● **INSTRUCTIONS FOR THE TASK**: The listing below should be copied in full, word for word.

● **DATA EXTRACT**:
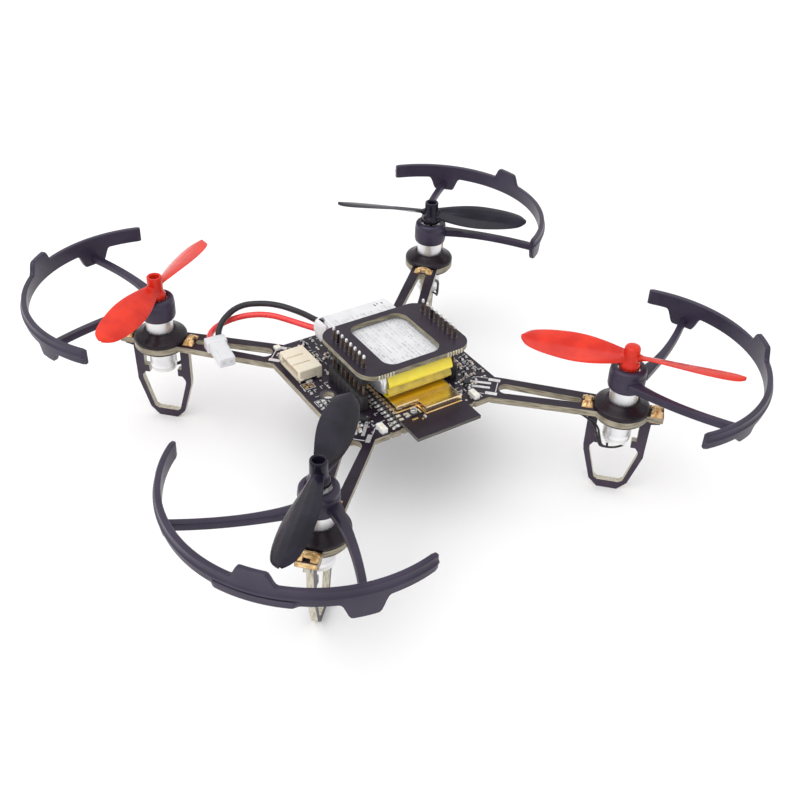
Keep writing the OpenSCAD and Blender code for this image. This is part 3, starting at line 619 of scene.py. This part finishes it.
def motor(corner):
    shape = Shape()
    profile = [(0.6, CAN_LOW + 0.05), (3.2, CAN_LOW), (3.42, CAN_LOW + 0.12), (3.5, CAN_LOW + 0.4), (3.5, CAN_LOW + 1.1),
               (3.44, CAN_LOW + 1.2), (3.44, CAN_LOW + 1.35), (3.5, CAN_LOW + 1.45), (3.5, CAN_TOP - 0.55),
               (3.42, CAN_TOP - 0.22), (3.2, CAN_TOP - 0.04), (2.9, CAN_TOP), (1.6, CAN_TOP), (1.5, CAN_TOP - 0.1),
               (1.45, CAN_TOP - 0.7), (0.62, CAN_TOP - 0.72)]
    shape.lathe(profile, 0, over_motor(corner), 64)
    shape.build(f"can_{corner}", [STEEL], AIRFRAME, [f"motor_can_{corner}"], sharp=60)
    cap = Shape()
    cap.lathe([(0.8, CAN_LOW - 0.45), (0.95, CAN_LOW - 0.95), (2.9, CAN_LOW - 1.0), (3.2, CAN_LOW - 0.85),
               (3.35, CAN_LOW - 0.5), (3.35, CAN_LOW), (0.8, CAN_LOW)], 0, over_motor(corner), 48, closed=True)
    for s in (-1, 1):
        cap.slab((0.9, 1.6, 0.35), (1.9 * s, -2.0, CAN_LOW - 1.15), 0, 0, 0.3, 0, 0.12, at_motor(corner))
        cap.lathe([(0.0, CAN_LOW - 1.35), (0.35, CAN_LOW - 1.3), (0.5, CAN_LOW - 1.1)], 1,
                  at_motor(corner) @ Matrix.Translation((1.9 * s, -2.0, 0)), 16)
    cap.build(f"cap_{corner}", [WHITE_CAP, TIN], AIRFRAME, [f"motor_cap_{corner}"])
    shaft = Shape()
    shaft.lathe([(0, CAN_LOW + 1), (0.5, CAN_LOW + 1), (0.5, SHAFT_TOP - 0.15),
                 (0.4, SHAFT_TOP), (0, SHAFT_TOP)], 0, over_motor(corner), 24)
    shaft.build(f"shaft_{corner}", [SHAFT], f"propeller_{corner}_body", [f"motor_shaft_{corner}"])
    end_z = CAN_LOW - 1
    under = -1.95
    routes = []
    for s in (-1, 1):
        y = 2.6 + 0.4 * s
        route = [(1.9 * s, -2, end_z), (1.9 * s, -2.1, end_z - 0.6), (0.8 * s - 1.2, -3, end_z - 1),
                 (-3.4 + 0.3 * s, -3.7, end_z - 0.3), (-4.6 + 0.35 * s, -4, end_z + 3),
                 (-5.4 + 0.35 * s, -3.9, -4.4), (-8 + 0.3 * s, -2.8 + 0.3 * s, under - 0.5), (-12, -y, under),
                 (-20, -y - 0.2, under), (-28, -y - 0.5, under), (-32, -y - 0.6, under), (-34 + s, -y - 0.6, -1.6)]
        routes.append([at_motor(corner) @ p for p in spline(route, 6)])
    wire(f"wires_{corner}", routes, 0.55, WIRE_BLACK, AIRFRAME, [f"motor_wires_{corner}"])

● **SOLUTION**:
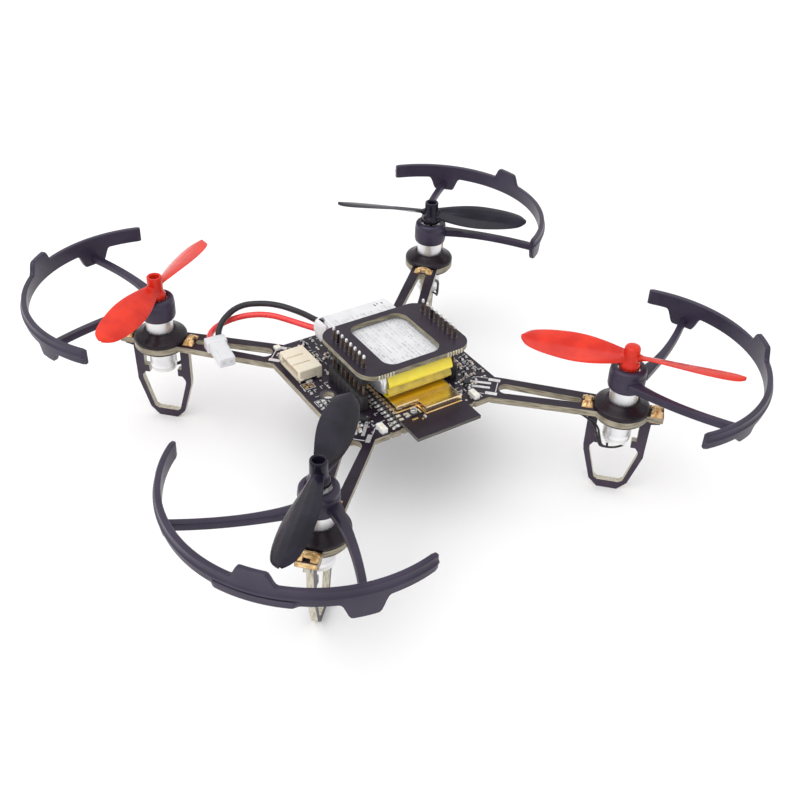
Keep writing the OpenSCAD and Blender code for this image. This is part 3, starting at line 619 of scene.py. This part finishes it.
def motor(corner):
    shape = Shape()
    profile = [(0.6, CAN_LOW + 0.05), (3.2, CAN_LOW), (3.42, CAN_LOW + 0.12), (3.5, CAN_LOW + 0.4), (3.5, CAN_LOW + 1.1),
               (3.44, CAN_LOW + 1.2), (3.44, CAN_LOW + 1.35), (3.5, CAN_LOW + 1.45), (3.5, CAN_TOP - 0.55),
               (3.42, CAN_TOP - 0.22), (3.2, CAN_TOP - 0.04), (2.9, CAN_TOP), (1.6, CAN_TOP), (1.5, CAN_TOP - 0.1),
               (1.45, CAN_TOP - 0.7), (0.62, CAN_TOP - 0.72)]
    shape.lathe(profile, 0, over_motor(corner), 64)
    shape.build(f"can_{corner}", [STEEL], AIRFRAME, [f"motor_can_{corner}"], sharp=60)
    cap = Shape()
    cap.lathe([(0.8, CAN_LOW - 0.45), (0.95, CAN_LOW - 0.95), (2.9, CAN_LOW - 1.0), (3.2, CAN_LOW - 0.85),
               (3.35, CAN_LOW - 0.5), (3.35, CAN_LOW), (0.8, CAN_LOW)], 0, over_motor(corner), 48, closed=True)
    for s in (-1, 1):
        cap.slab((0.9, 1.6, 0.35), (1.9 * s, -2.0, CAN_LOW - 1.15), 0, 0, 0.3, 0, 0.12, at_motor(corner))
        cap.lathe([(0.0, CAN_LOW - 1.35), (0.35, CAN_LOW - 1.3), (0.5, CAN_LOW - 1.1)], 1,
                  at_motor(corner) @ Matrix.Translation((1.9 * s, -2.0, 0)), 16)
    cap.build(f"cap_{corner}", [WHITE_CAP, TIN], AIRFRAME, [f"motor_cap_{corner}"])
    shaft = Shape()
    shaft.lathe([(0, CAN_LOW + 1), (0.5, CAN_LOW + 1), (0.5, SHAFT_TOP - 0.15),
                 (0.4, SHAFT_TOP), (0, SHAFT_TOP)], 0, over_motor(corner), 24)
    shaft.build(f"shaft_{corner}", [SHAFT], f"propeller_{corner}_body", [f"motor_shaft_{corner}"])
    end_z = CAN_LOW - 1
    under = -1.95
    routes = []
    for s in (-1, 1):
        y = 2.6 + 0.4 * s
        route = [(1.9 * s, -2, end_z), (1.9 * s, -2.1, end_z - 0.6), (0.8 * s - 1.2, -3, end_z - 1),
                 (-3.4 + 0.3 * s, -3.7, end_z - 0.3), (-4.6 + 0.35 * s, -4, end_z + 3),
                 (-5.4 + 0.35 * s, -3.9, -4.4), (-8 + 0.3 * s, -2.8 + 0.3 * s, under - 0.5), (-12, -y, under),
                 (-20, -y - 0.2, under), (-28, -y - 0.5, under), (-32, -y - 0.6, under), (-34 + s, -y - 0.6, -1.6)]
        routes.append([at_motor(corner) @ p for p in spline(route, 6)])
    wire(f"wires_{corner}", routes, 0.55, WIRE_BLACK, AIRFRAME, [f"motor_wires_{corner}"])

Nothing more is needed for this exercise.